▶ **The task**
Output every line below without omitting or altering anything.

(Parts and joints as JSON)
** begin **
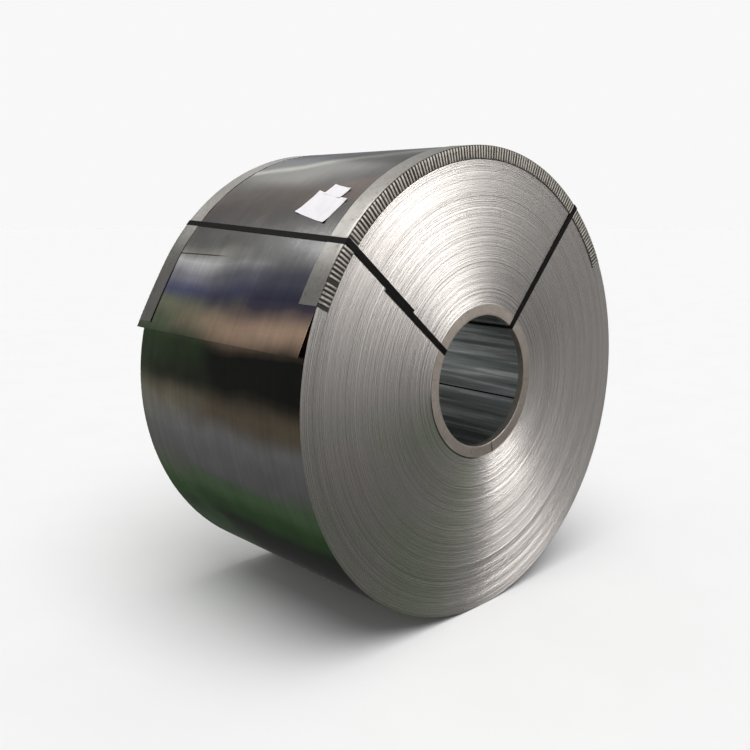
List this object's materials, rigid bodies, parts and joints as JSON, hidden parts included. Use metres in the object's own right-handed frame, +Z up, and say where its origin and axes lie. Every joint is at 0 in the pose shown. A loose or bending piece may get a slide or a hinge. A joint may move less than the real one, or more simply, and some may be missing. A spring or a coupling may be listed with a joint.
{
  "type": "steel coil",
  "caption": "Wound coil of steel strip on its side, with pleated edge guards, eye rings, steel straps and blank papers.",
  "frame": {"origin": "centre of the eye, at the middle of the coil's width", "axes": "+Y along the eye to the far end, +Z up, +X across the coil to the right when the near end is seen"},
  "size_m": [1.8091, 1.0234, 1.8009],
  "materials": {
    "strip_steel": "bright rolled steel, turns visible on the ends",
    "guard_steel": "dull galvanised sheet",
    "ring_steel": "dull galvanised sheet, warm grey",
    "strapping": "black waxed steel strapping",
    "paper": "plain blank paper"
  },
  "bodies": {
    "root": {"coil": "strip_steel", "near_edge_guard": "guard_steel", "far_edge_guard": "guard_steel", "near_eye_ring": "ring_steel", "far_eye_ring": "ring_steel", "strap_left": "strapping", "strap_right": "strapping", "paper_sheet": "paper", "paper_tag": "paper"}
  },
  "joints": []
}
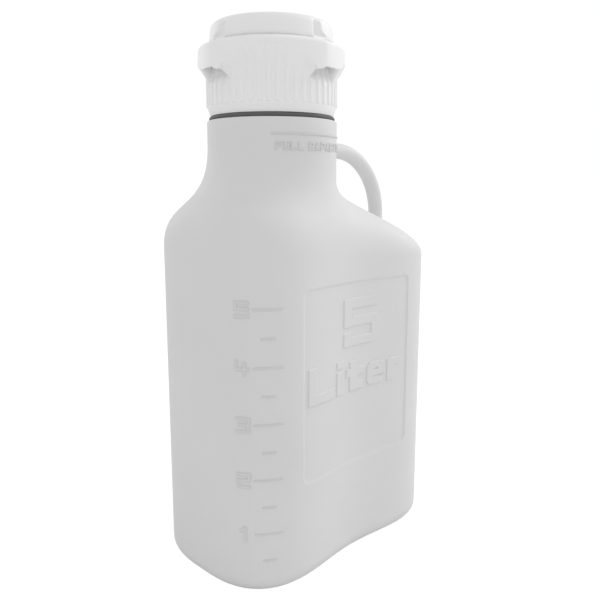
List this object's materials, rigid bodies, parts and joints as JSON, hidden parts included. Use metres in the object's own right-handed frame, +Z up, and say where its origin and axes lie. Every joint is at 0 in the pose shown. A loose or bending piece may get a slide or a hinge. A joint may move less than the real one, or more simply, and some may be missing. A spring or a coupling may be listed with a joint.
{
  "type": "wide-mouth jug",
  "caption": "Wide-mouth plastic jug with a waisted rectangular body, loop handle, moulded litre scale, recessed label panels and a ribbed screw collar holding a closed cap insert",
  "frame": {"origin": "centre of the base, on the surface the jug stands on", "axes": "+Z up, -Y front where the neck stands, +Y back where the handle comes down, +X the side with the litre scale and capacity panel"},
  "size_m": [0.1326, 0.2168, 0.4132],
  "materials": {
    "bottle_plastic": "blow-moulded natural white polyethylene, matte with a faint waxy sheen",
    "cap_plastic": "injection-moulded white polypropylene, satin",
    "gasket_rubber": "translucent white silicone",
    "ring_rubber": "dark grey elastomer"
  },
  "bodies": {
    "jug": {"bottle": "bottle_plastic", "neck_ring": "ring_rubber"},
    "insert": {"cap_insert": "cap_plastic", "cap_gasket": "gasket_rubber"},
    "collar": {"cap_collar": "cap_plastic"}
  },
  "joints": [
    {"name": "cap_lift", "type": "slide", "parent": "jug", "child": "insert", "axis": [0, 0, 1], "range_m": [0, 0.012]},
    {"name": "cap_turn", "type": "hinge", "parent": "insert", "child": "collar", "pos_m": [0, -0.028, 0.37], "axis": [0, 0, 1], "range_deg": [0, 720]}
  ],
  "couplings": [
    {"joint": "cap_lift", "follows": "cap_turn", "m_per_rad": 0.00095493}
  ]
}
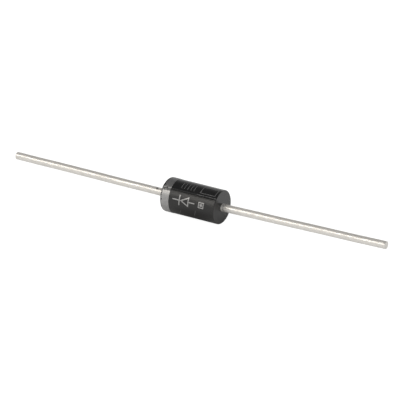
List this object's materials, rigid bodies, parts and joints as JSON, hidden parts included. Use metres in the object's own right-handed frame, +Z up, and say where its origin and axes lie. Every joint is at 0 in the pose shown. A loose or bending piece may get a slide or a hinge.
** end **
▶ **Exercise answer**
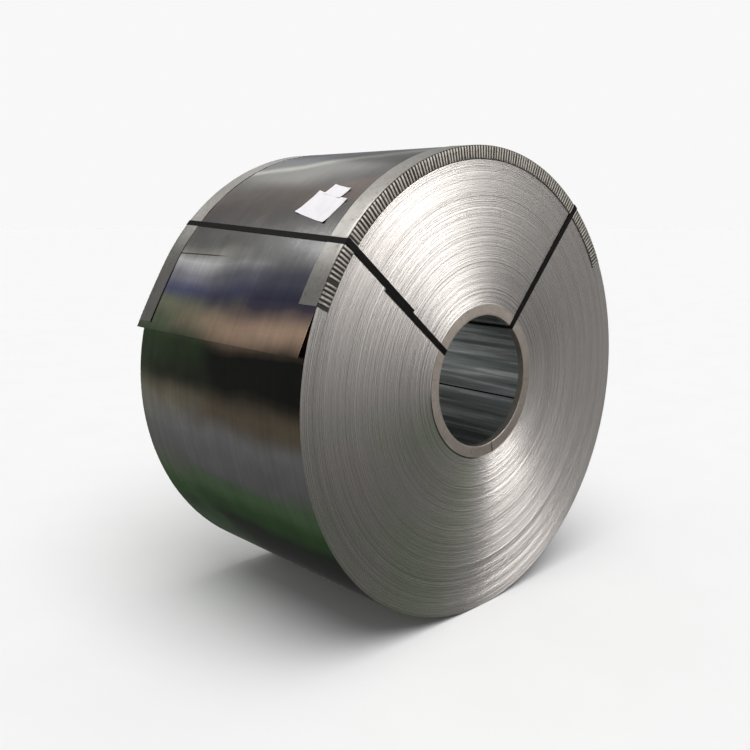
List this object's materials, rigid bodies, parts and joints as JSON, hidden parts included. Use metres in the object's own right-handed frame, +Z up, and say where its origin and axes lie. Every joint is at 0 in the pose shown. A loose or bending piece may get a slide or a hinge. A joint may move less than the real one, or more simply, and some may be missing. A spring or a coupling may be listed with a joint.
{
  "type": "steel coil",
  "caption": "Wound coil of steel strip on its side, with pleated edge guards, eye rings, steel straps and blank papers.",
  "frame": {"origin": "centre of the eye, at the middle of the coil's width", "axes": "+Y along the eye to the far end, +Z up, +X across the coil to the right when the near end is seen"},
  "size_m": [1.8091, 1.0234, 1.8009],
  "materials": {
    "strip_steel": "bright rolled steel, turns visible on the ends",
    "guard_steel": "dull galvanised sheet",
    "ring_steel": "dull galvanised sheet, warm grey",
    "strapping": "black waxed steel strapping",
    "paper": "plain blank paper"
  },
  "bodies": {
    "root": {"coil": "strip_steel", "near_edge_guard": "guard_steel", "far_edge_guard": "guard_steel", "near_eye_ring": "ring_steel", "far_eye_ring": "ring_steel", "strap_left": "strapping", "strap_right": "strapping", "paper_sheet": "paper", "paper_tag": "paper"}
  },
  "joints": []
}
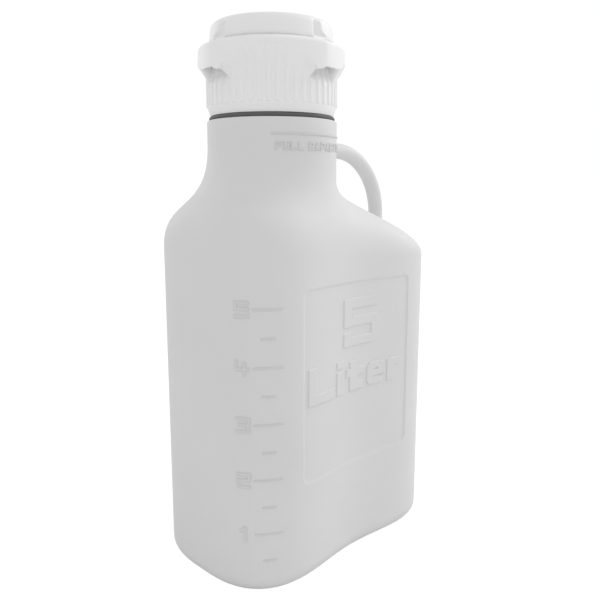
List this object's materials, rigid bodies, parts and joints as JSON, hidden parts included. Use metres in the object's own right-handed frame, +Z up, and say where its origin and axes lie. Every joint is at 0 in the pose shown. A loose or bending piece may get a slide or a hinge. A joint may move less than the real one, or more simply, and some may be missing. A spring or a coupling may be listed with a joint.
{
  "type": "wide-mouth jug",
  "caption": "Wide-mouth plastic jug with a waisted rectangular body, loop handle, moulded litre scale, recessed label panels and a ribbed screw collar holding a closed cap insert",
  "frame": {"origin": "centre of the base, on the surface the jug stands on", "axes": "+Z up, -Y front where the neck stands, +Y back where the handle comes down, +X the side with the litre scale and capacity panel"},
  "size_m": [0.1326, 0.2168, 0.4132],
  "materials": {
    "bottle_plastic": "blow-moulded natural white polyethylene, matte with a faint waxy sheen",
    "cap_plastic": "injection-moulded white polypropylene, satin",
    "gasket_rubber": "translucent white silicone",
    "ring_rubber": "dark grey elastomer"
  },
  "bodies": {
    "jug": {"bottle": "bottle_plastic", "neck_ring": "ring_rubber"},
    "insert": {"cap_insert": "cap_plastic", "cap_gasket": "gasket_rubber"},
    "collar": {"cap_collar": "cap_plastic"}
  },
  "joints": [
    {"name": "cap_lift", "type": "slide", "parent": "jug", "child": "insert", "axis": [0, 0, 1], "range_m": [0, 0.012]},
    {"name": "cap_turn", "type": "hinge", "parent": "insert", "child": "collar", "pos_m": [0, -0.028, 0.37], "axis": [0, 0, 1], "range_deg": [0, 720]}
  ],
  "couplings": [
    {"joint": "cap_lift", "follows": "cap_turn", "m_per_rad": 0.00095493}
  ]
}
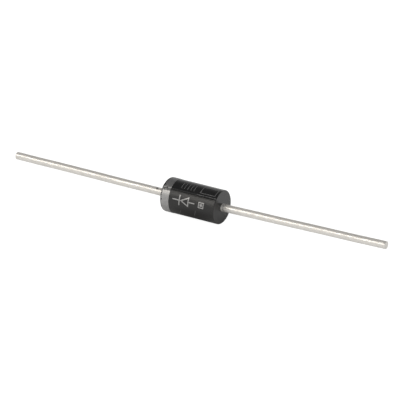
List this object's materials, rigid bodies, parts and joints as JSON, hidden parts included. Use metres in the object's own right-handed frame, +Z up, and say where its origin and axes lie. Every joint is at 0 in the pose shown. A loose or bending piece may get a slide or a hinge.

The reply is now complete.